Print the full listing exactly.

[BEGIN Source material]

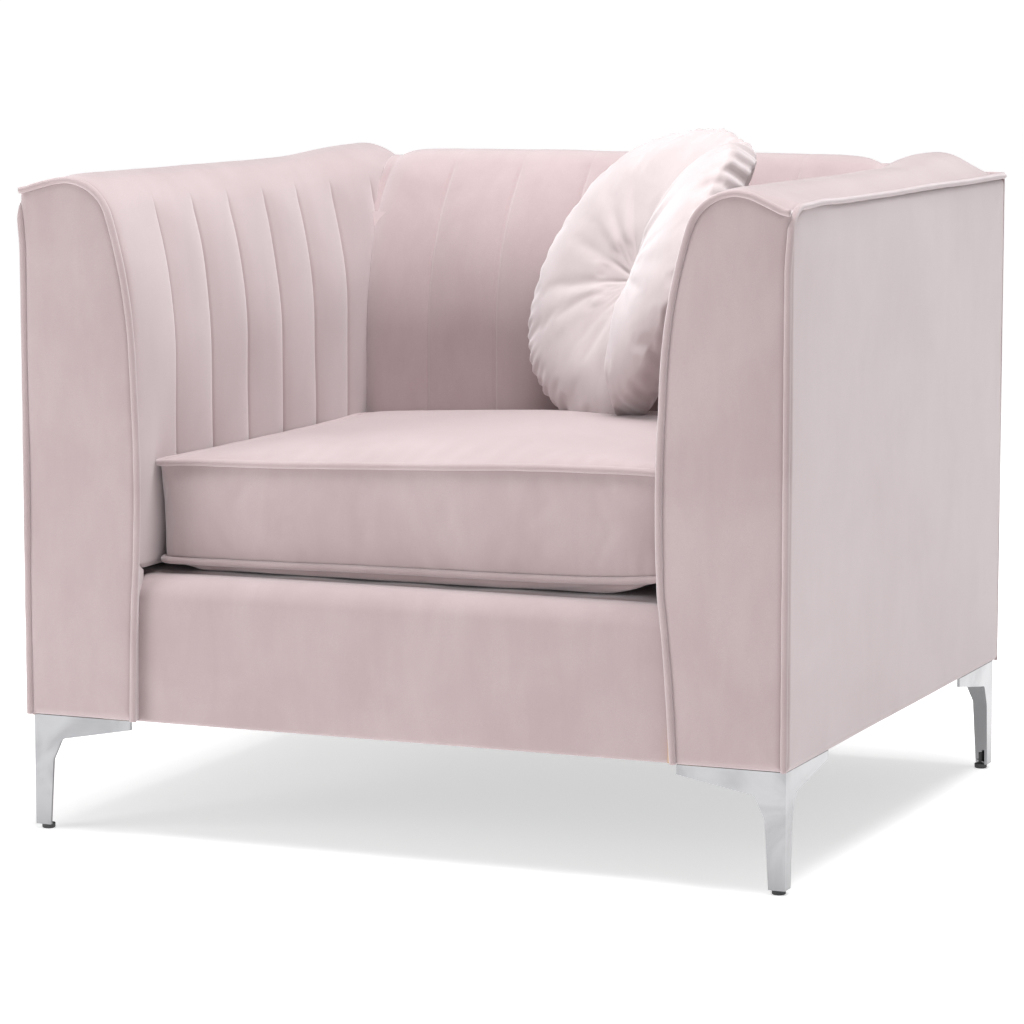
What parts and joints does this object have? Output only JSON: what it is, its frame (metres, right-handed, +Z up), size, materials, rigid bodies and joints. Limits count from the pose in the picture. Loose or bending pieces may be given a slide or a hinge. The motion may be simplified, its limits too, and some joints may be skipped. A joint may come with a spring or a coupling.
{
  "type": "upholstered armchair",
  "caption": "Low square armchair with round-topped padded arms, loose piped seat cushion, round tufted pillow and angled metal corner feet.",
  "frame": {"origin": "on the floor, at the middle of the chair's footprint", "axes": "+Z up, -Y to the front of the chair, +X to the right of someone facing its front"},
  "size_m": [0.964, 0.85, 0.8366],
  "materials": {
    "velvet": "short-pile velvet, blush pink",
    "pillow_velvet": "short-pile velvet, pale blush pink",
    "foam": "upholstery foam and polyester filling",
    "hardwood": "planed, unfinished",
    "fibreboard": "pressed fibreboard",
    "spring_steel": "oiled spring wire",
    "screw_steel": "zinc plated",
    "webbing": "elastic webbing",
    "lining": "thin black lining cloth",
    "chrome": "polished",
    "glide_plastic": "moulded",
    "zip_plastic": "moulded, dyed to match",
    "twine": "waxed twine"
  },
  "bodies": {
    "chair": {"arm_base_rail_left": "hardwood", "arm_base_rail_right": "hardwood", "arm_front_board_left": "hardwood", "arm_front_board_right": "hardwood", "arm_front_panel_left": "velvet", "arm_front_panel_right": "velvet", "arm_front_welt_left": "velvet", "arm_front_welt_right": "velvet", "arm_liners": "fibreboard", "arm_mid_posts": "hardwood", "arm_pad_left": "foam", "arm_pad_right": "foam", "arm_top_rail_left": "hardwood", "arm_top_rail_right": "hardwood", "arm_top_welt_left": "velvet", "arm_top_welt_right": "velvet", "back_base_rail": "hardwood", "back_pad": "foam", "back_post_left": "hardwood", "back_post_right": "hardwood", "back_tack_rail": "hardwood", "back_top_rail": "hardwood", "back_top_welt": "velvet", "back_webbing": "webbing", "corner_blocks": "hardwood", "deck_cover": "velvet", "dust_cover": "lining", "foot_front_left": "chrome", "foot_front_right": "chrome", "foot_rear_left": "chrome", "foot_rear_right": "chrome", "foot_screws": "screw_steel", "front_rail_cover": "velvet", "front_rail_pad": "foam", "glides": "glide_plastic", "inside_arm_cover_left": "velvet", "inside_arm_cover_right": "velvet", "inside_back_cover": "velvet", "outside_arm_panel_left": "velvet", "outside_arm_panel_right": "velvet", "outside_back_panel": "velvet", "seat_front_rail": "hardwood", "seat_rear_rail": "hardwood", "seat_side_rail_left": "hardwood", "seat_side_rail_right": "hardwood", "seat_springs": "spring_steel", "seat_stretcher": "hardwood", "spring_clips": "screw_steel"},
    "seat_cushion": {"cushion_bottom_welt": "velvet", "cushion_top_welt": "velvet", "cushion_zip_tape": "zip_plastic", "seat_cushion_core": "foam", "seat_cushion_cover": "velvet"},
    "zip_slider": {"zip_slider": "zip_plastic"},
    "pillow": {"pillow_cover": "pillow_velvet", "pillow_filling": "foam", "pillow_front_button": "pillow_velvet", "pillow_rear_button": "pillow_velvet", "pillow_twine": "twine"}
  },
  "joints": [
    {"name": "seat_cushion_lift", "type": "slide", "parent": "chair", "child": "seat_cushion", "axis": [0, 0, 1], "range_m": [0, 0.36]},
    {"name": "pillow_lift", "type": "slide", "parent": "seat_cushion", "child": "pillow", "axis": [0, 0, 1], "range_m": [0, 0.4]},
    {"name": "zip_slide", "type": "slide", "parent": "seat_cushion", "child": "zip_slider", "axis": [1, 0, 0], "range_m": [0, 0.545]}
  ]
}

[END Source material]

§ **Correct result**:
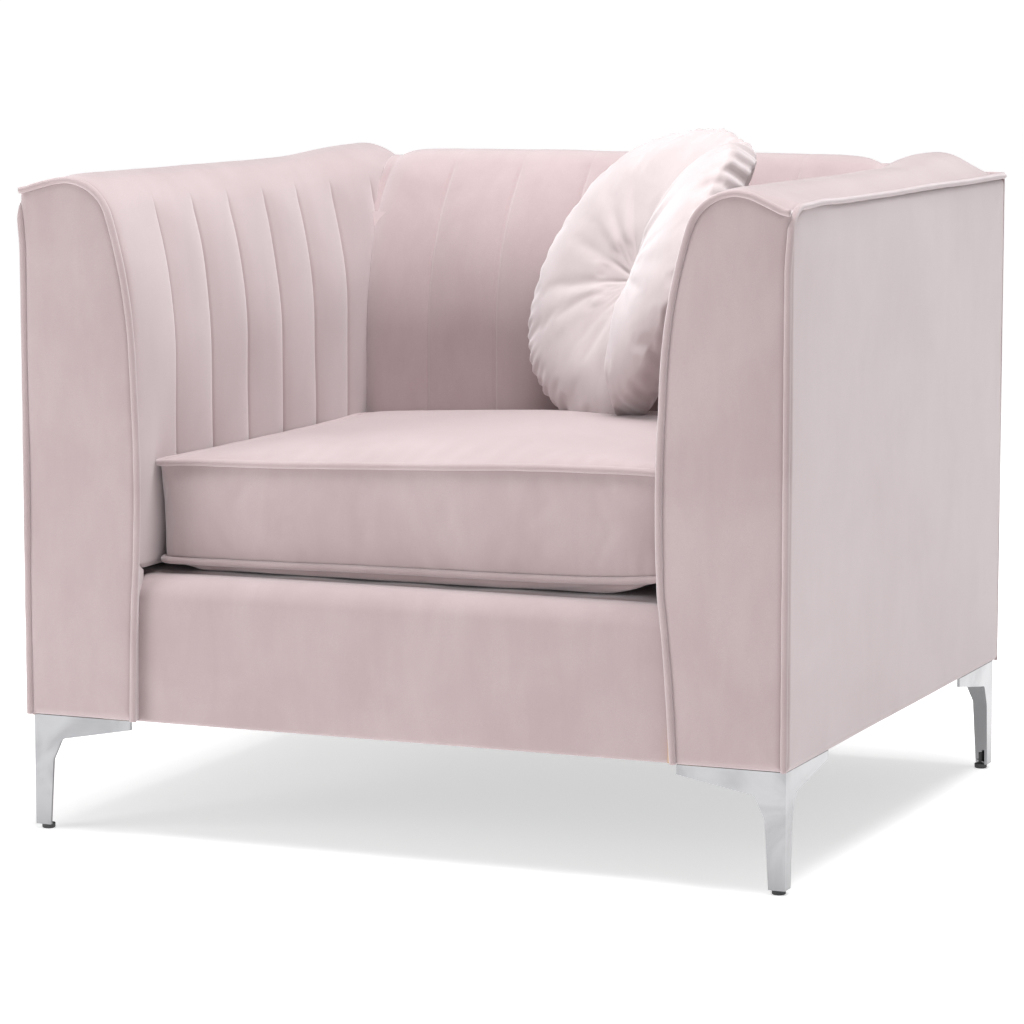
What parts and joints does this object have? Output only JSON: what it is, its frame (metres, right-handed, +Z up), size, materials, rigid bodies and joints. Limits count from the pose in the picture. Loose or bending pieces may be given a slide or a hinge. The motion may be simplified, its limits too, and some joints may be skipped. A joint may come with a spring or a coupling.
{
  "type": "upholstered armchair",
  "caption": "Low square armchair with round-topped padded arms, loose piped seat cushion, round tufted pillow and angled metal corner feet.",
  "frame": {"origin": "on the floor, at the middle of the chair's footprint", "axes": "+Z up, -Y to the front of the chair, +X to the right of someone facing its front"},
  "size_m": [0.964, 0.85, 0.8366],
  "materials": {
    "velvet": "short-pile velvet, blush pink",
    "pillow_velvet": "short-pile velvet, pale blush pink",
    "foam": "upholstery foam and polyester filling",
    "hardwood": "planed, unfinished",
    "fibreboard": "pressed fibreboard",
    "spring_steel": "oiled spring wire",
    "screw_steel": "zinc plated",
    "webbing": "elastic webbing",
    "lining": "thin black lining cloth",
    "chrome": "polished",
    "glide_plastic": "moulded",
    "zip_plastic": "moulded, dyed to match",
    "twine": "waxed twine"
  },
  "bodies": {
    "chair": {"arm_base_rail_left": "hardwood", "arm_base_rail_right": "hardwood", "arm_front_board_left": "hardwood", "arm_front_board_right": "hardwood", "arm_front_panel_left": "velvet", "arm_front_panel_right": "velvet", "arm_front_welt_left": "velvet", "arm_front_welt_right": "velvet", "arm_liners": "fibreboard", "arm_mid_posts": "hardwood", "arm_pad_left": "foam", "arm_pad_right": "foam", "arm_top_rail_left": "hardwood", "arm_top_rail_right": "hardwood", "arm_top_welt_left": "velvet", "arm_top_welt_right": "velvet", "back_base_rail": "hardwood", "back_pad": "foam", "back_post_left": "hardwood", "back_post_right": "hardwood", "back_tack_rail": "hardwood", "back_top_rail": "hardwood", "back_top_welt": "velvet", "back_webbing": "webbing", "corner_blocks": "hardwood", "deck_cover": "velvet", "dust_cover": "lining", "foot_front_left": "chrome", "foot_front_right": "chrome", "foot_rear_left": "chrome", "foot_rear_right": "chrome", "foot_screws": "screw_steel", "front_rail_cover": "velvet", "front_rail_pad": "foam", "glides": "glide_plastic", "inside_arm_cover_left": "velvet", "inside_arm_cover_right": "velvet", "inside_back_cover": "velvet", "outside_arm_panel_left": "velvet", "outside_arm_panel_right": "velvet", "outside_back_panel": "velvet", "seat_front_rail": "hardwood", "seat_rear_rail": "hardwood", "seat_side_rail_left": "hardwood", "seat_side_rail_right": "hardwood", "seat_springs": "spring_steel", "seat_stretcher": "hardwood", "spring_clips": "screw_steel"},
    "seat_cushion": {"cushion_bottom_welt": "velvet", "cushion_top_welt": "velvet", "cushion_zip_tape": "zip_plastic", "seat_cushion_core": "foam", "seat_cushion_cover": "velvet"},
    "zip_slider": {"zip_slider": "zip_plastic"},
    "pillow": {"pillow_cover": "pillow_velvet", "pillow_filling": "foam", "pillow_front_button": "pillow_velvet", "pillow_rear_button": "pillow_velvet", "pillow_twine": "twine"}
  },
  "joints": [
    {"name": "seat_cushion_lift", "type": "slide", "parent": "chair", "child": "seat_cushion", "axis": [0, 0, 1], "range_m": [0, 0.36]},
    {"name": "pillow_lift", "type": "slide", "parent": "seat_cushion", "child": "pillow", "axis": [0, 0, 1], "range_m": [0, 0.4]},
    {"name": "zip_slide", "type": "slide", "parent": "seat_cushion", "child": "zip_slider", "axis": [1, 0, 0], "range_m": [0, 0.545]}
  ]
}